25 anni fa, con la morte di Rabin finì il processo di pace

A ben vedere, il processo di pace tra israeliani e palestinesi – che non a caso si trascina da lungo tempo senza giungere a nulla di concreto – finì venticinque anni fa, nella notte in cui venne ucciso Yitzhak Rabin. L’unico leader di Isreale che poteva condurre in porto questa svolta storica. Per questo fu ammazzato, la sera del 4 novembre 1995, da un fondamentalista ebreo (non c’è solo il fanatismo islamico), Yigal Amir, al culmine di una micidiale campagna di odio, orchestrata dalla destra israeliana e dal suo leader, Benjamin Netanyahu, a quell’epoca agli inizi della carriera politica.

Nel 1995 Rabin era da tre anni Primo ministro di Israele. Al potere era giunto nel giugno 1992, vincendo le elezioni alla testa della coalizione più spostata a sinistra che la storia israeliana ricordi, il cui principale, se non unico, obiettivo era di fare la pace con i palestinesi, nello schema dei “due popoli, due Stati”. Rabin era l’uomo giusto per riuscire nell’impresa. Non un politicante qualunque in vena di propaganda, non un sognatore che disegna un mondo ideale, ma un ruvido militare che aveva combattuto tutte le guerre che avevano opposto Israele ai Paesi arabi. Nel conflitto dei Sei giorni, nel 1967, fu il condottiero vittorioso che riportava Gerusalemme sotto la Stella di Davide e venti anni dopo, il ministro della Difesa che, durante l’Intifada, voleva “spezzare le ossa ai palestinesi”. Però proprio la lunga presenza sul campo, lo aveva indotto a riconoscere la legittimità della lotta nazionale palestinese.

Così appena divenuto premier iniziarono le trattative di pace con il preliminare riconoscimento dell’Olp, sino ad allora considerata una banda di terroristi. Ne sortì un primo abbozzo di sovranità palestinese in Cisgiordania con la restituzione di Gerico, Jenin, Ramallah e rimandando ad un successivo stadio le questioni più spinose: lo status di Gerusalemme e il problema dei profughi. A chi gli rimproverava di aver stretto la mano (cosa che fece con estrema riluttanza) a Yasser Arafat sul prato della Casa Bianca, ripeteva che “la pace si fa con i nemici non con gli amici”.

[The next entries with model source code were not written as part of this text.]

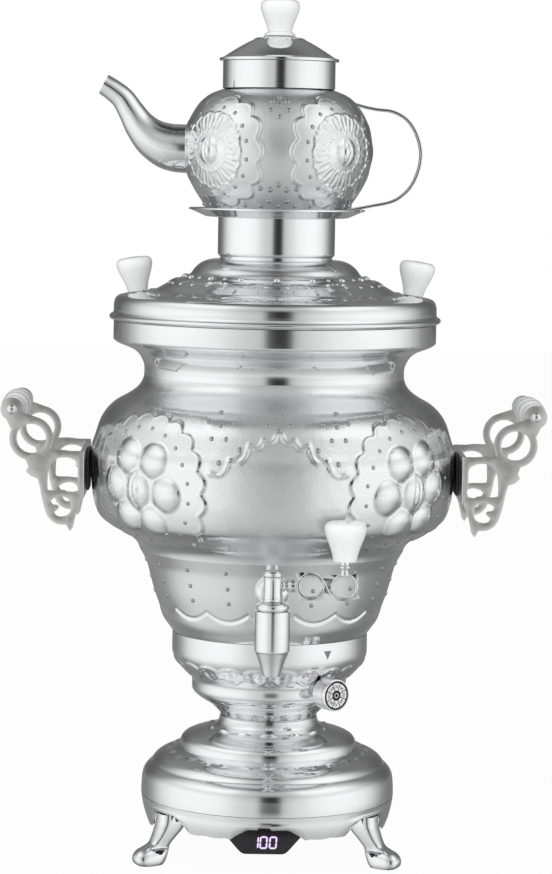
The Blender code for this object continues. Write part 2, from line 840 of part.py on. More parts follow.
def build_cup():
    inner = sheet_inside(cup_line())
    line = simplified(cup_line(), face_slack)
    floor_top = cup_bottom_z + wall
    tube_hole = tube_radius + running_gap
    floor_radius = radius_at(inner, floor_top)
    above_floor = [point for point in inner if point[1] > floor_top + wall / 2]
    outline = [(tube_hole, cup_bottom_z)] + line + above_floor[::-1]
    outline += [(floor_radius, floor_top), (tube_hole, floor_top)]
    cup = add_piece("burner_cup", turned(outline, shell_sides), polished_steel)
    wall_radius = radius_at(line, thermostat_z)
    place = facing_azimuth(thermostat_azimuth, wall_radius, thermostat_z)
    hole = rod(thermostat_bush_radius + running_gap, -thermostat_setback - overrun, overrun)
    cut(cup, add_helper("thermostat_hole", hole, place))
    return wall_radius


def build_thermostat(wall_radius):
    place = facing_azimuth(thermostat_azimuth, wall_radius, thermostat_z)
    back = -thermostat_setback - thermostat_body_length
    bush_top = thermostat_bush_proud
    bore = thermostat_shaft_radius + running_gap
    bore_low = bush_top - thermostat_shaft_depth
    body = [
        (0, back), (thermostat_body_radius, back), (thermostat_body_radius, -thermostat_setback),
        (thermostat_bush_radius, -thermostat_setback), (thermostat_bush_radius, bush_top), (bore, bush_top),
        (bore, bore_low), (0, bore_low),
    ]
    add_piece("thermostat_body", turned(body, small_sides), plated_zinc, place)
    knob_low = bush_top + running_gap
    knob_high = knob_low + dial_knob_length
    pivot = add_pivot("thermostat_pivot", place)
    shaft_high = knob_low + dial_knob_socket - running_gap
    shaft = rod(thermostat_shaft_radius, bore_low + running_gap, shaft_high, small_sides)
    add_piece("thermostat_shaft", shaft, plated_zinc, None, pivot)
    face_radius = dial_knob_radius - dial_rim
    socket = thermostat_shaft_radius + running_gap
    knob = [
        (socket, knob_low), (dial_knob_hub_radius, knob_low), (dial_knob_radius, knob_low + dial_knob_taper),
        (dial_knob_radius, knob_high - dial_rim / 2), (dial_knob_radius - dial_rim / 2, knob_high),
        (face_radius, knob_high), (face_radius, knob_high - dial_recess), (0, knob_high - dial_recess),
        (0, knob_low + dial_knob_socket), (socket, knob_low + dial_knob_socket),
    ]
    add_piece("thermostat_knob", turned(knob, knob_sides), polished_steel, None, pivot)
    dial_low = knob_high - dial_recess + seat_gap
    dial = rod(face_radius - running_gap, dial_low, dial_low + dial_thickness, knob_sides)
    add_piece("thermostat_dial", dial, dial_white, None, pivot)


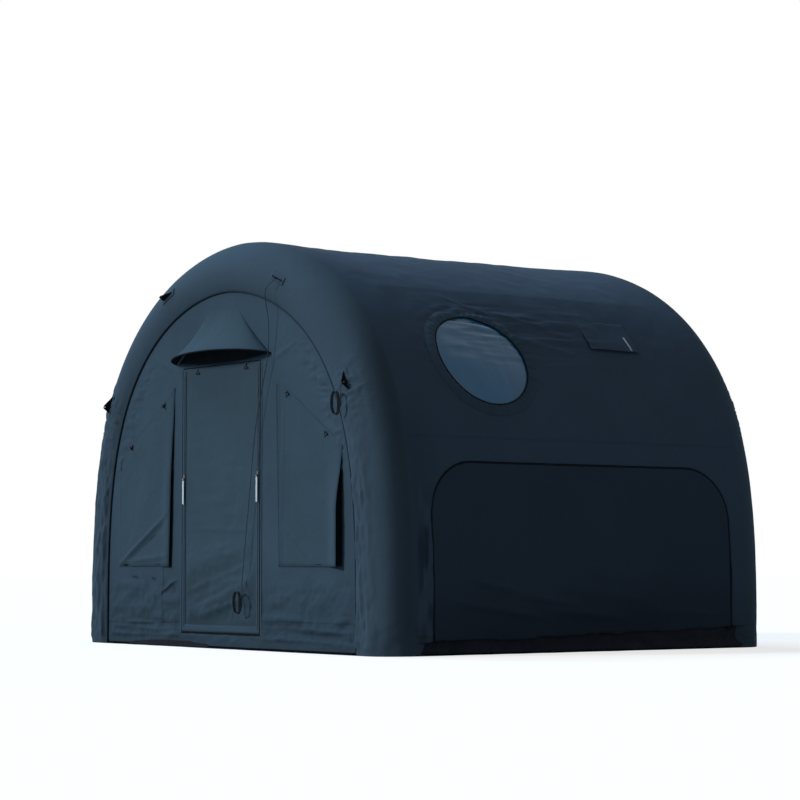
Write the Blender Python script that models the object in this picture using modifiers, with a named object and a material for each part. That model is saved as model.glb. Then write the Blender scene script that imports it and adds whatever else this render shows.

Certo, il cammino sarebbe stato lungo e faticoso e sui profughi la faccenda pareva quasi insormontabile. Il più complicato nodo da sciogliere era il ritorno nel nuovo Stato palestinese di quei milioni di arabi fuggiti da Israele nel 1948. Un vero rebus che avrebbe richiesto sacrifici da entrambe le parti, perché accogliere questa massa di persone in un così ristretto spazio geografico, poteva mettere a rischio la tenuta stessa di Israele.

Eppure mai come in quel periodo un credibile assetto della regione parve davvero vicino. Come tre decenni prima in Francia, Charles De Gaulle era il solo a poter risolvere la crisi d’Algeria, soltanto Rabin – anch’egli un generale, col tipico pragmatismo dei militari – pareva l’unico a poter tentare la quadratura del cerchio. I palestinesi, dopo averlo avversato per anni, sapevano di potersi fidare. Capì benissimo quanto stava accadendo anche la destra religiosa ultraconservatrice che lo bollò come traditore, innalzando cartelli dove compariva addirittura in divisa nazista. Un’offesa ridicola, prima ancora che assurda, perchè rivolta ad un uomo che aveva sempre difeso la patria contro gli arabi. Poi il 4 novembre quegli spari, al termine di un comizio nella principale piazza di Tel Aviv, posero fine a tutto. Anche al sogno di una pace finalmente a portata di mano.